Rows from an object dataset:
::::

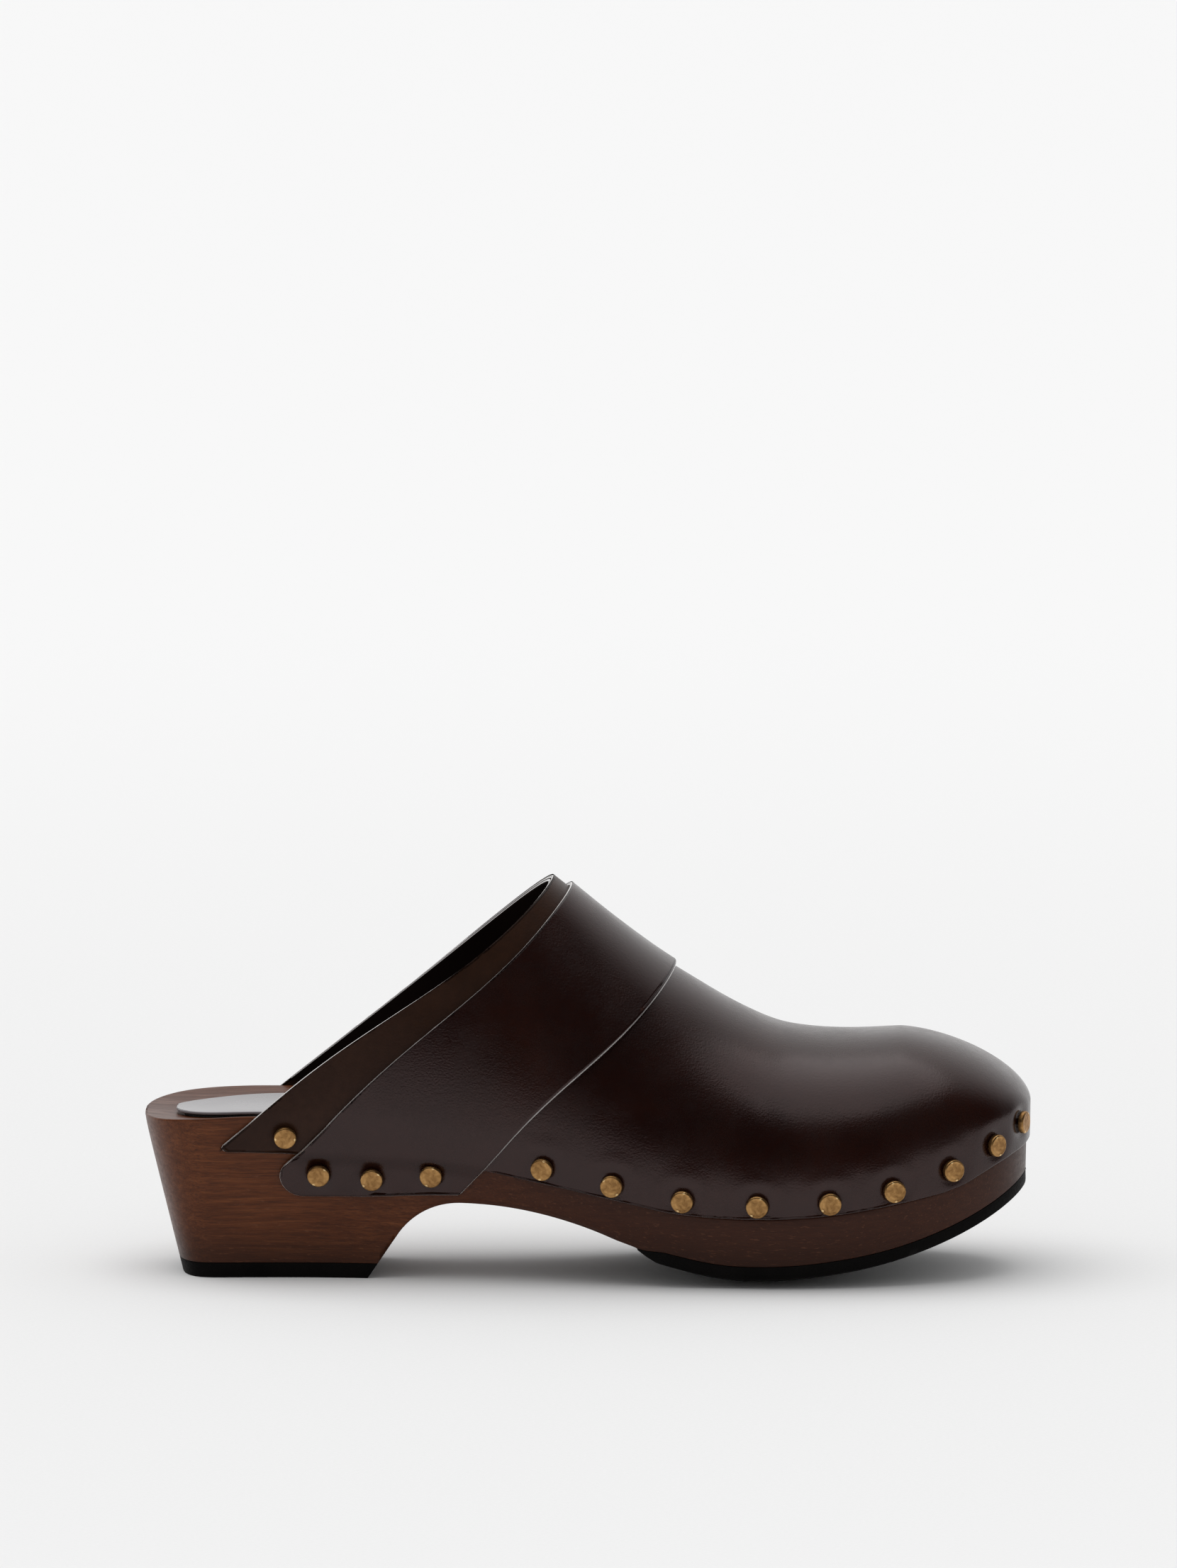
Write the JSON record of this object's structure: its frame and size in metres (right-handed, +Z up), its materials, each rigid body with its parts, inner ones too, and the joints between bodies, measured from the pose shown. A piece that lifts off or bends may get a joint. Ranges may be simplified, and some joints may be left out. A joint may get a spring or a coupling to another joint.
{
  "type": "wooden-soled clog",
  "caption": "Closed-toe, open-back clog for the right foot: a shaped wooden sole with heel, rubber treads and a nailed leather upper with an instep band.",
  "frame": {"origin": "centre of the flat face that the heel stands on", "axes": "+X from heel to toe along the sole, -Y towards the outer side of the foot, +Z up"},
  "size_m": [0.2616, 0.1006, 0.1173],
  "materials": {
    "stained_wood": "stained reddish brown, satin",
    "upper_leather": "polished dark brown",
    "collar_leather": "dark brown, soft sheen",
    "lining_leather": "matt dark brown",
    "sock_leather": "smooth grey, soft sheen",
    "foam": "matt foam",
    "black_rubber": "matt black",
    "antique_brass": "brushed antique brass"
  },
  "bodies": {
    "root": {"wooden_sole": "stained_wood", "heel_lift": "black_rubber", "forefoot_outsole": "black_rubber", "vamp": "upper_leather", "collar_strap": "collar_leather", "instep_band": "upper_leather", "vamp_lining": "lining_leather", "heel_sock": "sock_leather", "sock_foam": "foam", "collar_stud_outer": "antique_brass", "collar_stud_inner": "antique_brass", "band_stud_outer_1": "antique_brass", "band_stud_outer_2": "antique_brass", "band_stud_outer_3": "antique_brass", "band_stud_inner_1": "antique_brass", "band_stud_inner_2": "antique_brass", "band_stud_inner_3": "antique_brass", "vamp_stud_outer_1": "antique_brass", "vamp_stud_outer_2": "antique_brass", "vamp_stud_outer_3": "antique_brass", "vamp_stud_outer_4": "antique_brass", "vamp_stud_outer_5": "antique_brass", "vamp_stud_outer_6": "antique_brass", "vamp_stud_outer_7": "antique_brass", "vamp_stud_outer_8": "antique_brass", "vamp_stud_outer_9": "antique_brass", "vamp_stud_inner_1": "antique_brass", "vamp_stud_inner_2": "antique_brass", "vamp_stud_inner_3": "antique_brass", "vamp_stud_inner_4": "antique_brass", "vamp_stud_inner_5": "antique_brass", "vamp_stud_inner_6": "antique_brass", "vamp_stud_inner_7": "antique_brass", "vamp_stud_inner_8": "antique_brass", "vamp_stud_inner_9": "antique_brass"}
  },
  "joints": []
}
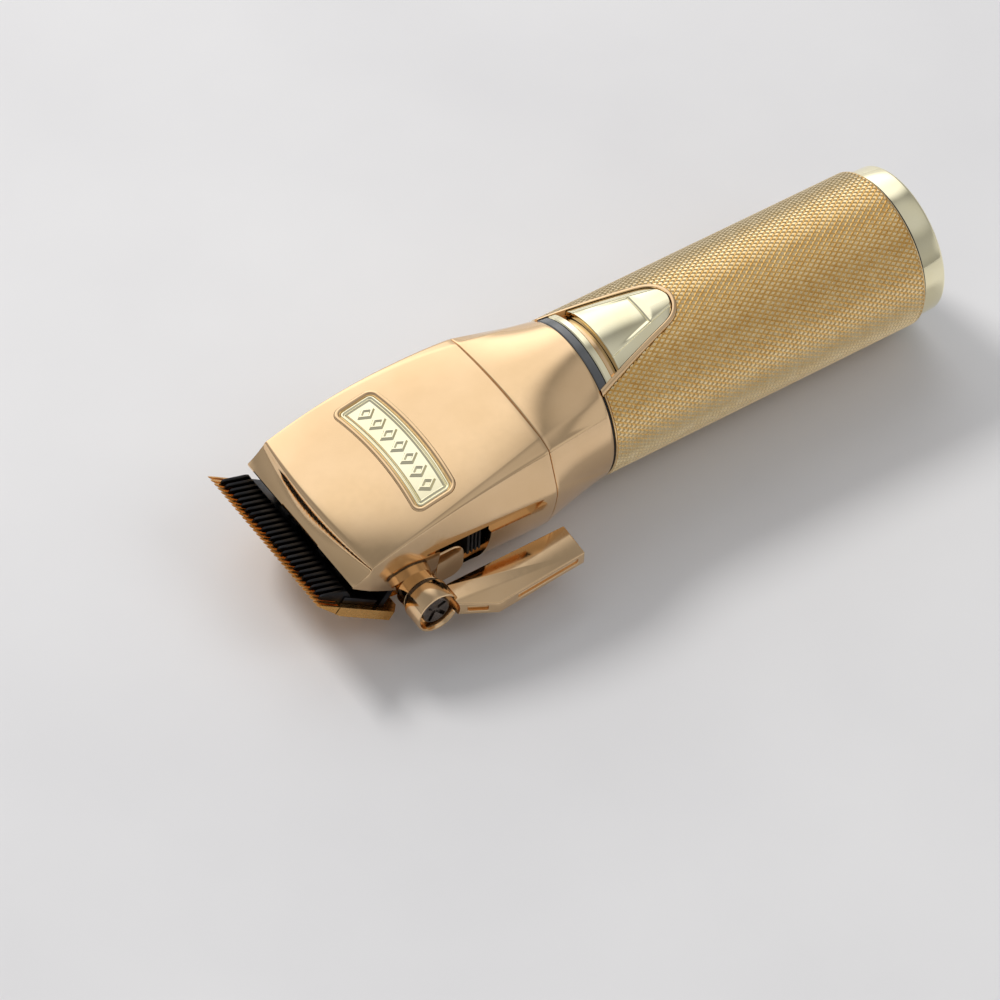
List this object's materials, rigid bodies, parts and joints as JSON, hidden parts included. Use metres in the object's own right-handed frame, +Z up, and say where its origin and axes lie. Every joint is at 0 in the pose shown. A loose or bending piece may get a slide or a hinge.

::::

▶ **INSTRUCTIONS FOR THE TASK**: Restate each record word for word.

▶ **FULL SOLUTION**:
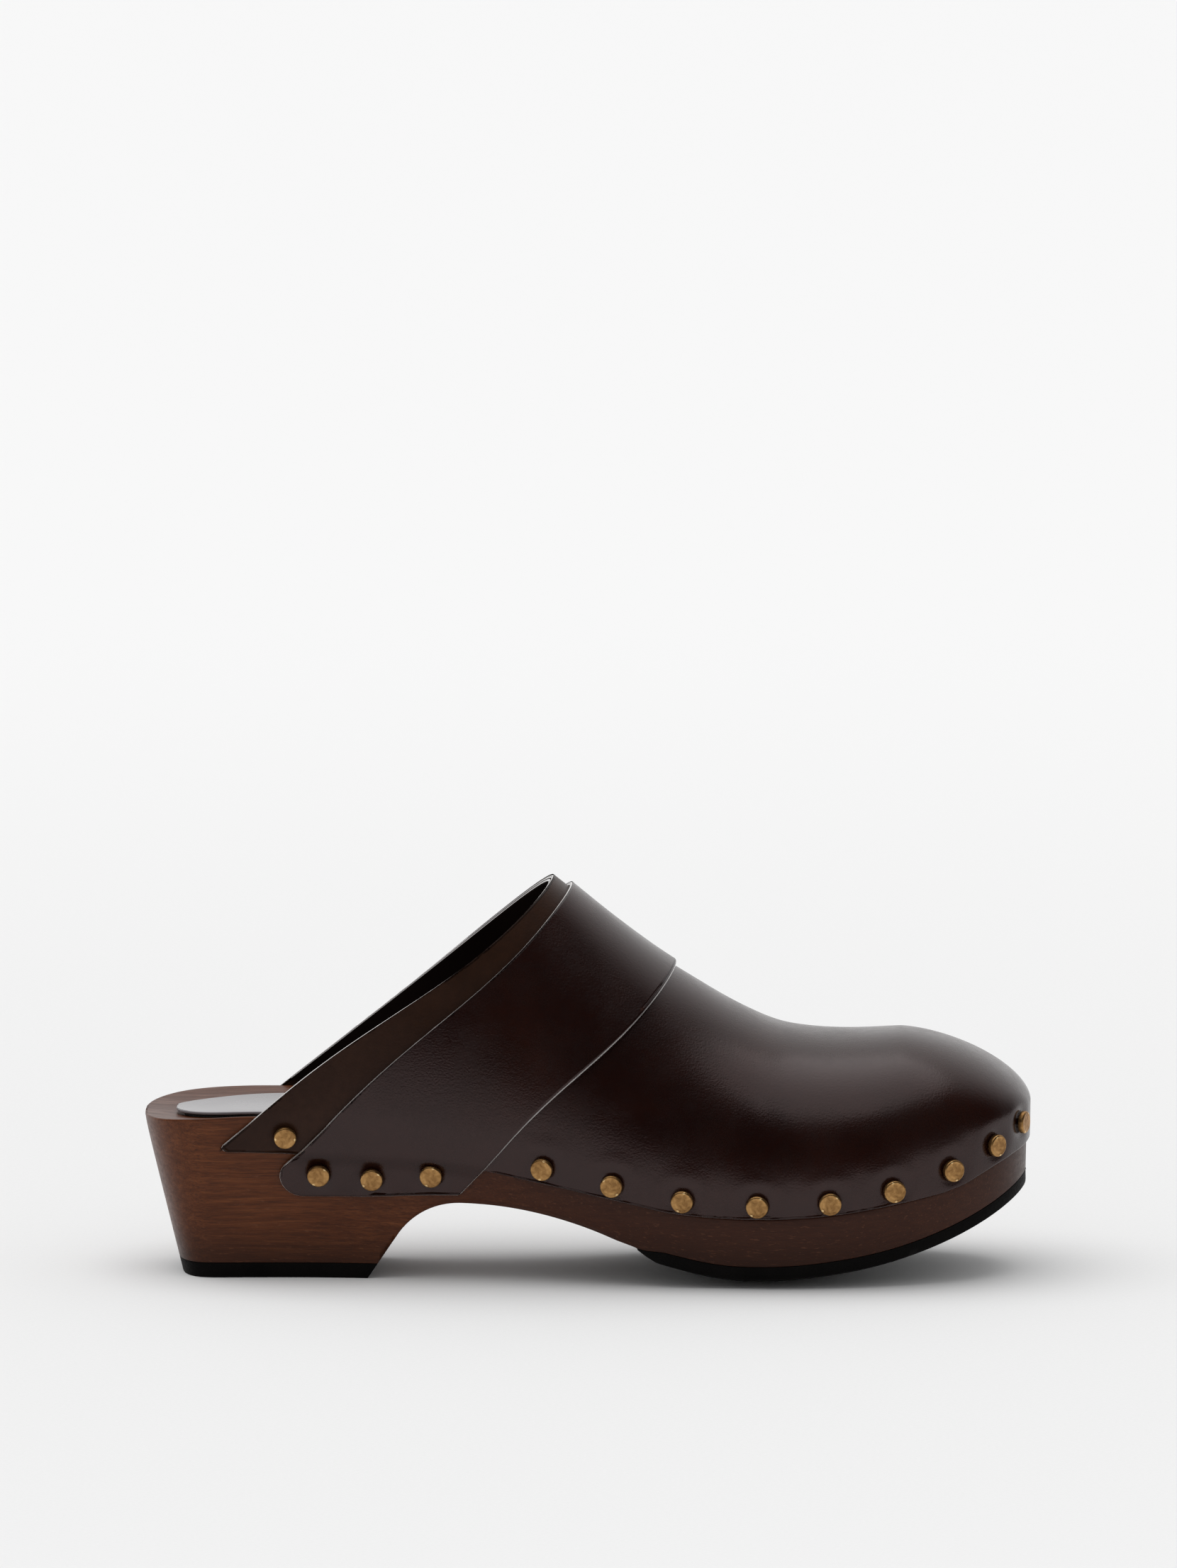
Write the JSON record of this object's structure: its frame and size in metres (right-handed, +Z up), its materials, each rigid body with its parts, inner ones too, and the joints between bodies, measured from the pose shown. A piece that lifts off or bends may get a joint. Ranges may be simplified, and some joints may be left out. A joint may get a spring or a coupling to another joint.
{
  "type": "wooden-soled clog",
  "caption": "Closed-toe, open-back clog for the right foot: a shaped wooden sole with heel, rubber treads and a nailed leather upper with an instep band.",
  "frame": {"origin": "centre of the flat face that the heel stands on", "axes": "+X from heel to toe along the sole, -Y towards the outer side of the foot, +Z up"},
  "size_m": [0.2616, 0.1006, 0.1173],
  "materials": {
    "stained_wood": "stained reddish brown, satin",
    "upper_leather": "polished dark brown",
    "collar_leather": "dark brown, soft sheen",
    "lining_leather": "matt dark brown",
    "sock_leather": "smooth grey, soft sheen",
    "foam": "matt foam",
    "black_rubber": "matt black",
    "antique_brass": "brushed antique brass"
  },
  "bodies": {
    "root": {"wooden_sole": "stained_wood", "heel_lift": "black_rubber", "forefoot_outsole": "black_rubber", "vamp": "upper_leather", "collar_strap": "collar_leather", "instep_band": "upper_leather", "vamp_lining": "lining_leather", "heel_sock": "sock_leather", "sock_foam": "foam", "collar_stud_outer": "antique_brass", "collar_stud_inner": "antique_brass", "band_stud_outer_1": "antique_brass", "band_stud_outer_2": "antique_brass", "band_stud_outer_3": "antique_brass", "band_stud_inner_1": "antique_brass", "band_stud_inner_2": "antique_brass", "band_stud_inner_3": "antique_brass", "vamp_stud_outer_1": "antique_brass", "vamp_stud_outer_2": "antique_brass", "vamp_stud_outer_3": "antique_brass", "vamp_stud_outer_4": "antique_brass", "vamp_stud_outer_5": "antique_brass", "vamp_stud_outer_6": "antique_brass", "vamp_stud_outer_7": "antique_brass", "vamp_stud_outer_8": "antique_brass", "vamp_stud_outer_9": "antique_brass", "vamp_stud_inner_1": "antique_brass", "vamp_stud_inner_2": "antique_brass", "vamp_stud_inner_3": "antique_brass", "vamp_stud_inner_4": "antique_brass", "vamp_stud_inner_5": "antique_brass", "vamp_stud_inner_6": "antique_brass", "vamp_stud_inner_7": "antique_brass", "vamp_stud_inner_8": "antique_brass", "vamp_stud_inner_9": "antique_brass"}
  },
  "joints": []
}
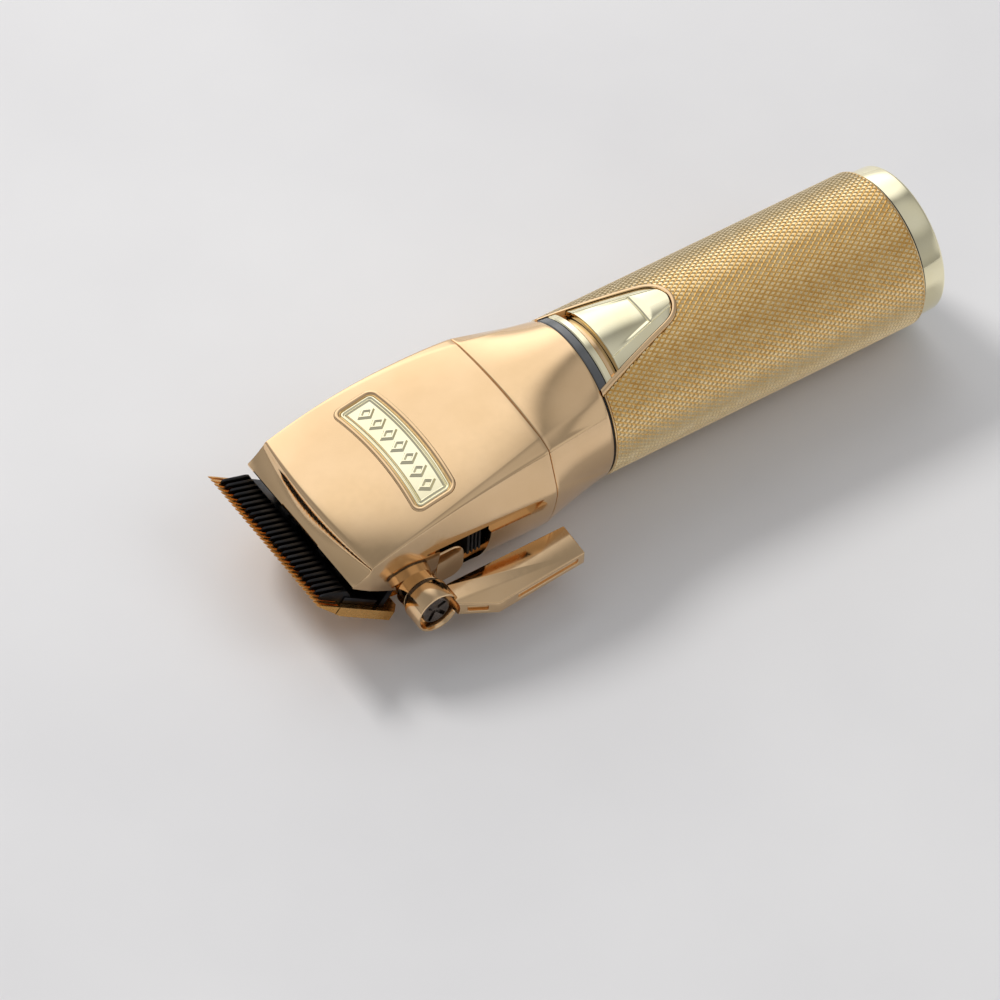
List this object's materials, rigid bodies, parts and joints as JSON, hidden parts included. Use metres in the object's own right-handed frame, +Z up, and say where its origin and axes lie. Every joint is at 0 in the pose shown. A loose or bending piece may get a slide or a hinge.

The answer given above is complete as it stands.